Posted by: Daniel | Mar 19, 2017 8:55:26 PM
Strong argument here for due process violation and remedy of specific performance or something close to it . See Buckley v. Terhune 441 F.3d 688 (9th Cir. 2006)(en banc)(where state breached plea agreement, remedy here is specific performance and state sentence must impose bargained-for sentence of 15 years even if such a sentence is illegal under state law).
Posted by: Michael R. Levine | Mar 20, 2017 12:06:50 AM
Convene a "parole board" and deny parole. Problem solved.
Posted by: federalist | Mar 20, 2017 9:42:31 AM
@federalist
Well they could do that but the problem is that the executive has no legal power to do so absent the legislature approval and it remains to be seen if the legislature is going to do that. The legislature has no incentive to fix a problem that the other two branches created. Why should it get its hands dirty? Don't give me any lip about the best interests of society or some crap--this is AZ we are talking about.

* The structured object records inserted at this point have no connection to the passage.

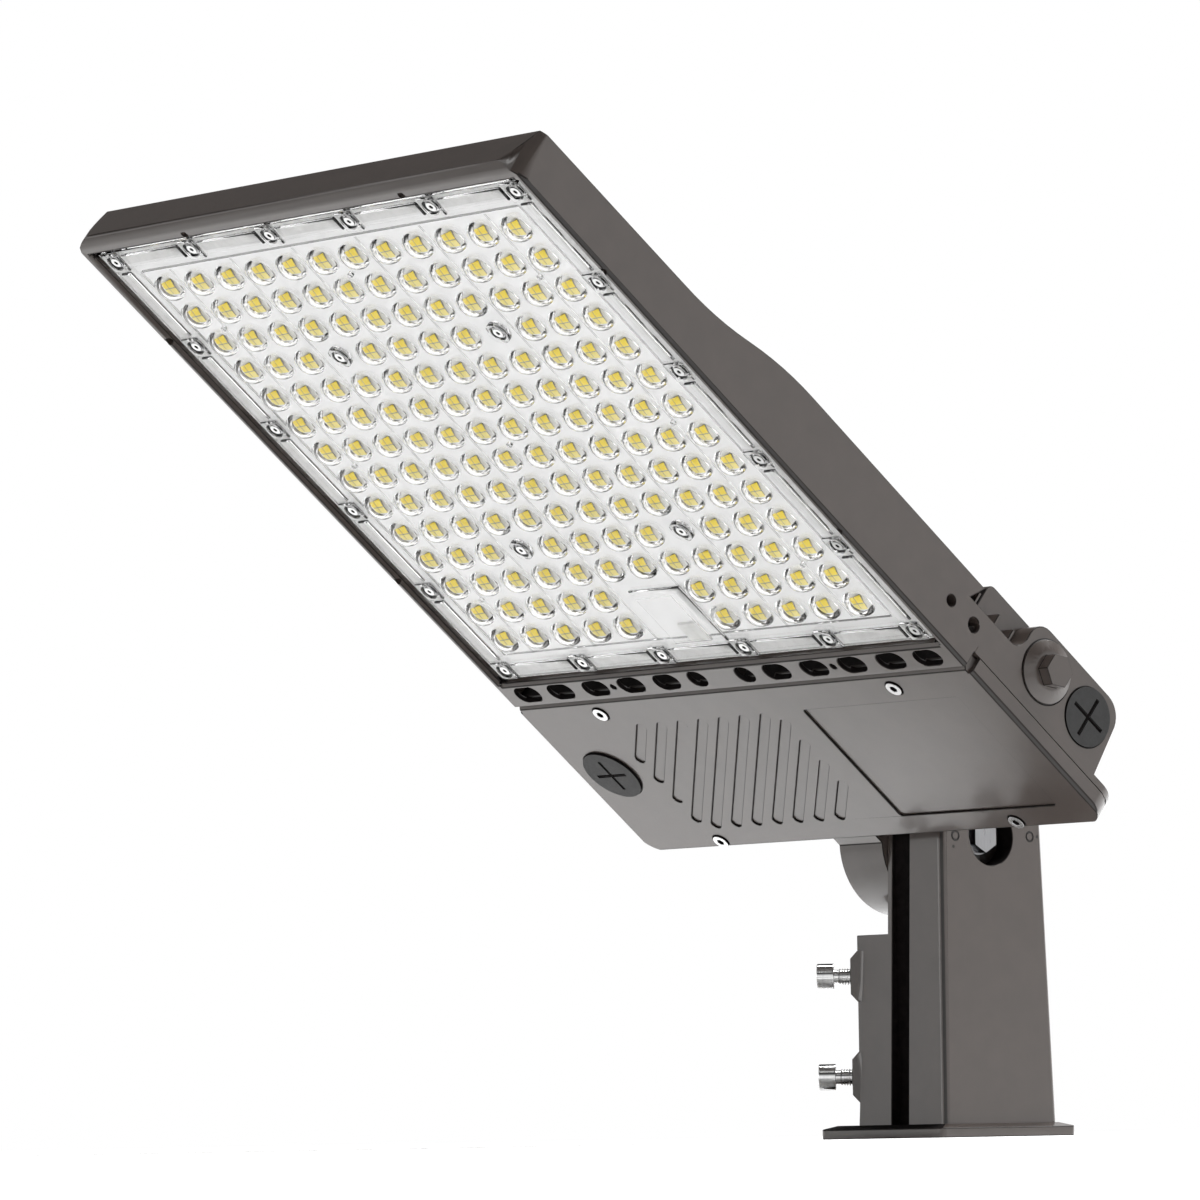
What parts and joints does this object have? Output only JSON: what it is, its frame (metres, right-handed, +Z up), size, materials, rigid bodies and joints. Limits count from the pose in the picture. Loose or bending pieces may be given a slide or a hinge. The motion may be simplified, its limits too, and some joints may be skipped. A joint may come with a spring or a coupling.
{
  "type": "shoebox area light",
  "caption": "Flat area light head with a grid of clear optics and a finned back, tilting on a slip fitter arm with a socket for a pole tenon.",
  "frame": {"origin": "centre of the mouth of the tenon socket, in the flat underside of the arm's base plate", "axes": "+Z up along the tenon axis, -Y towards the lit side that the head leans out to, X along the tilt axis"},
  "size_m": [0.4126, 0.5247, 0.5294],
  "materials": {
    "bronze_paint": "satin powder coat, fine grain",
    "clear_optic": "clear moulded plate",
    "board_white": "white solder mask",
    "led_yellow": "phosphor under a clear cap",
    "steel": "bright zinc",
    "plug_plastic": "matt moulded",
    "seal_rubber": "matt",
    "driver_case": "plain sheet",
    "lead_red": "wire insulation",
    "surge_black": "moulded box",
    "terminal_white": "moulded block"
  },
  "bodies": {
    "arm": {"arm_casting": "bronze_paint", "pivot_bolt": "steel", "pivot_washers": "steel", "pivot_nut": "steel", "pivot_seal": "seal_rubber"},
    "head": {"housing": "bronze_paint", "knuckle": "bronze_paint", "driver_cover": "bronze_paint", "knuckle_gasket": "seal_rubber", "knuckle_screws": "steel", "lens_plate": "clear_optic", "lens_gasket": "seal_rubber", "lens_screws": "steel", "centre_screws": "steel", "led_board": "board_white", "led_packages": "led_yellow", "board_connector": "terminal_white", "output_leads": "lead_red", "lead_grommet": "seal_rubber", "cover_gasket": "seal_rubber", "cover_screws": "steel", "sensor_plug": "plug_plastic", "sensor_plug_nut": "plug_plastic", "side_plugs": "plug_plastic", "plug_seals": "seal_rubber", "side_bolts": "bronze_paint", "side_bolt_nuts": "steel", "led_driver": "driver_case", "driver_screws": "steel", "surge_protector": "surge_black", "surge_clip": "steel", "terminal_block": "terminal_white", "terminal_screws": "steel", "earth_screw": "steel", "breather_vent": "plug_plastic"},
    "clamp_upper": {"clamp_screw_upper": "steel"},
    "clamp_lower": {"clamp_screw_lower": "steel"}
  },
  "joints": [
    {"name": "head_tilt", "type": "hinge", "parent": "arm", "child": "head", "pos_m": [0, 0, 0.1725], "axis": [-1, 0, 0], "range_deg": [-38.8, 51.2]},
    {"name": "clamp_upper_screw", "type": "slide", "parent": "arm", "child": "clamp_upper", "axis": [0.7071, 0.7071, 0], "range_m": [-0.01, 0.0098]},
    {"name": "clamp_lower_screw", "type": "slide", "parent": "arm", "child": "clamp_lower", "axis": [0.7071, 0.7071, 0], "range_m": [-0.01, 0.0098]}
  ]
}
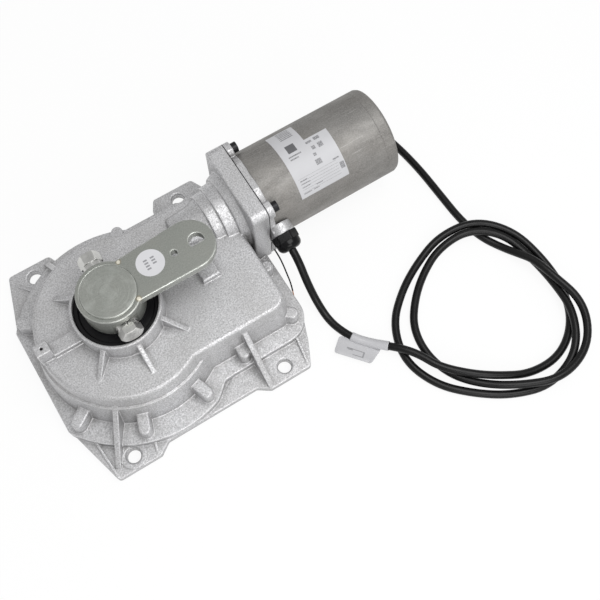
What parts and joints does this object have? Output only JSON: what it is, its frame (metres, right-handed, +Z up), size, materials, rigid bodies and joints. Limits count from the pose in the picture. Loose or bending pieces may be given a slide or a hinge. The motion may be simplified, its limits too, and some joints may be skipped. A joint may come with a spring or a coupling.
{
  "type": "underground gate opener",
  "caption": "Flat gear case with feet, a side-mounted motor and a crank lever on its upright output shaft, with a coiled supply lead.",
  "frame": {"origin": "centre of the pattern of four foot holes, at the underside of the feet", "axes": "+X along the motor towards its rear end, +Y away from the cable gland, +Z up along the output shaft"},
  "size_m": [0.4855, 0.3614, 0.121],
  "materials": {
    "cast_aluminium": "sand blasted casting, matte",
    "motor_steel": "satin zinc plated tube",
    "lever_steel": "greenish zinc plated, satin",
    "machined_steel": "turned and oiled",
    "bolt_steel": "zinc plated",
    "black_steel": "black oxide",
    "bronze": "machined bronze",
    "seal_rubber": "black nitrile rubber",
    "gland_plastic": "black nylon",
    "cable_sheath": "black sheath, slightly glossy",
    "white_print": "white film",
    "copper": "bare copper",
    "iron_core": "stacked sheet",
    "ferrite": "ground ferrite",
    "carbon": "pressed carbon",
    "holder_plastic": "phenolic board"
  },
  "bodies": {
    "case": {"gear_case": "cast_aluminium", "bottom_cover": "cast_aluminium", "case_gasket": "seal_rubber", "cover_screws": "bolt_steel", "shaft_seal": "seal_rubber", "upper_bush": "bronze", "lower_bush": "bronze", "second_shaft_bushes": "bronze", "first_shaft_bushes": "bronze", "worm_bush": "bronze", "bearing_outer_ring": "machined_steel", "flange_gasket": "seal_rubber", "motor_flange": "cast_aluminium", "flange_screws": "black_steel", "motor_tube": "motor_steel", "motor_rear_cap": "cast_aluminium", "magnets": "ferrite", "brush_holder": "holder_plastic", "brushes": "carbon", "rear_bush": "bronze", "motor_label": "white_print", "gland_body": "gland_plastic", "gland_nut": "gland_plastic", "cable_lead": "cable_sheath", "cable_tag": "white_print", "cable_coil": "cable_sheath", "cable_tail": "cable_sheath", "cable_cores": "copper", "earth_wire": "cable_sheath", "earth_wire_end": "copper"},
    "output": {"output_shaft": "machined_steel", "output_gear": "machined_steel", "output_key": "machined_steel", "output_circlip": "machined_steel", "lever_hub": "lever_steel", "lever_arm": "lever_steel", "clamp_bolt": "bolt_steel", "clamp_nut": "bolt_steel", "flat_washers": "bolt_steel", "spring_washer": "bolt_steel", "lever_sticker": "white_print"},
    "second_shaft": {"second_shaft": "machined_steel", "second_gear": "machined_steel", "second_key": "machined_steel"},
    "first_shaft": {"first_shaft": "machined_steel", "worm_wheel": "bronze", "first_key": "machined_steel"},
    "rotor": {"worm_shaft": "machined_steel", "bearing_inner_ring": "machined_steel", "bearing_balls": "machined_steel", "armature_core": "iron_core", "armature_windings": "copper", "commutator": "copper"}
  },
  "joints": [
    {"name": "output_spin", "type": "hinge", "parent": "case", "child": "output", "pos_m": [-0.0272, 0, 0], "axis": [0, 0, 1], "continuous": true},
    {"name": "second_spin", "type": "hinge", "parent": "case", "child": "second_shaft", "pos_m": [0.05954, -0.024, 0], "axis": [0, 0, 1], "continuous": true},
    {"name": "first_spin", "type": "hinge", "parent": "case", "child": "first_shaft", "pos_m": [0.07706, 0.01, 0], "axis": [0, 0, 1], "continuous": true},
    {"name": "rotor_spin", "type": "hinge", "parent": "case", "child": "rotor", "pos_m": [0, 0.0435, 0.055], "axis": [1, 0, 0], "continuous": true}
  ],
  "couplings": [
    {"joint": "second_spin", "follows": "output_spin", "ratio": -4},
    {"joint": "first_spin", "follows": "output_spin", "ratio": 13},
    {"joint": "rotor_spin", "follows": "output_spin", "ratio": 390}
  ]
}
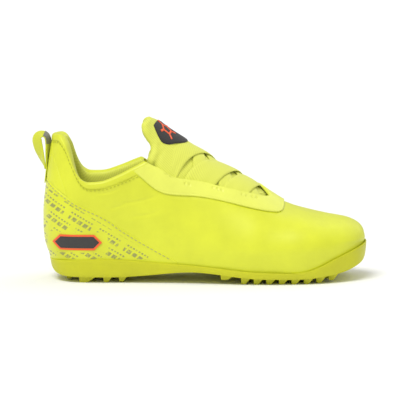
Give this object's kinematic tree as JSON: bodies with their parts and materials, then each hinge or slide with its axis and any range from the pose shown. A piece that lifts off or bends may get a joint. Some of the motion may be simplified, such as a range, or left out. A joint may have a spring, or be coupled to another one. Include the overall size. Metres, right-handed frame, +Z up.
{
  "type": "turf shoe",
  "caption": "Right-foot soccer turf shoe: low synthetic upper, padded collar and tongue, flat laces, heel pull loop, and a rubber cup sole with short moulded studs.",
  "frame": {"origin": "on the ground plane under the stud tips, below the middle of the shoe's overall box", "axes": "+X towards the toe, +Z up, +Y towards the inner (medial) side"},
  "size_m": [0.2506, 0.084, 0.1215],
  "materials": {
    "sole_rubber": "satin",
    "midsole_foam": "matte",
    "board": "matte",
    "sock_fabric": "matte",
    "upper_leather": "satin",
    "lining_fabric": "matte",
    "panel_film": "satin",
    "facing_leather": "satin",
    "badge_dark": "matte",
    "accent_orange": "satin",
    "tongue_fabric": "matte",
    "lace_weave": "matte",
    "webbing": "matte"
  },
  "bodies": {
    "shoe": {"outsole": "sole_rubber", "midsole": "midsole_foam", "bottom_filler": "board", "insole_board": "board", "upper_shell": "upper_leather", "vamp_lining": "lining_fabric", "toe_puff": "board", "heel_counter": "board", "collar_lining": "lining_fabric", "collar_foam": "midsole_foam", "collar_binding": "upper_leather", "heel_panel": "panel_film", "backstay": "upper_leather", "eyestay": "facing_leather", "eyestay_backing": "board", "heel_badge": "badge_dark", "heel_badge_edge": "accent_orange", "tongue_base": "tongue_fabric", "lace": "lace_weave", "lace_loops": "lace_weave", "tab_anchor": "webbing"},
    "insole": {"sockliner": "sock_fabric"},
    "tongue_end": {"tongue_top": "tongue_fabric", "tongue_lining": "lining_fabric", "tongue_label": "badge_dark", "label_mark": "accent_orange"},
    "pull_loop": {"pull_tab": "webbing"}
  },
  "joints": [
    {"name": "tongue_flex", "type": "hinge", "parent": "shoe", "child": "tongue_end", "pos_m": [-0.00923, 0.00054, 0.1014], "axis": [0, 1, 0], "range_deg": [0, 50]},
    {"name": "insole_lift", "type": "hinge", "parent": "shoe", "child": "insole", "pos_m": [0.11978, 0.00654, 0.0182], "axis": [0, 1, 0], "range_deg": [0, 6]},
    {"name": "pull_tab_swing", "type": "hinge", "parent": "shoe", "child": "pull_loop", "pos_m": [-0.11643, -0.00046, 0.084], "axis": [0, -1, 0], "range_deg": [0, 65]}
  ]
}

Posted by: Daniel | Mar 20, 2017 5:57:04 PM
Think creatively---parole is discretionary--and while there is a backdoor constitutional definition of parole eligibility (i.e., because the LWOP for juvies makes an issue of the identity of the person which has discretion), the governor could convene a board to recommend "parole."
Posted by: federalist | Mar 20, 2017 6:11:06 PM
Given Buckley v. Terhune above, cited by Mr. Levine, and given the breach of the plea agreement, see Santobello v. New York, I would have no problem in ordering the release of Mr. Valdez and the others in his situation. The Arizona legislature would change the law in a flash. A deal is a deal.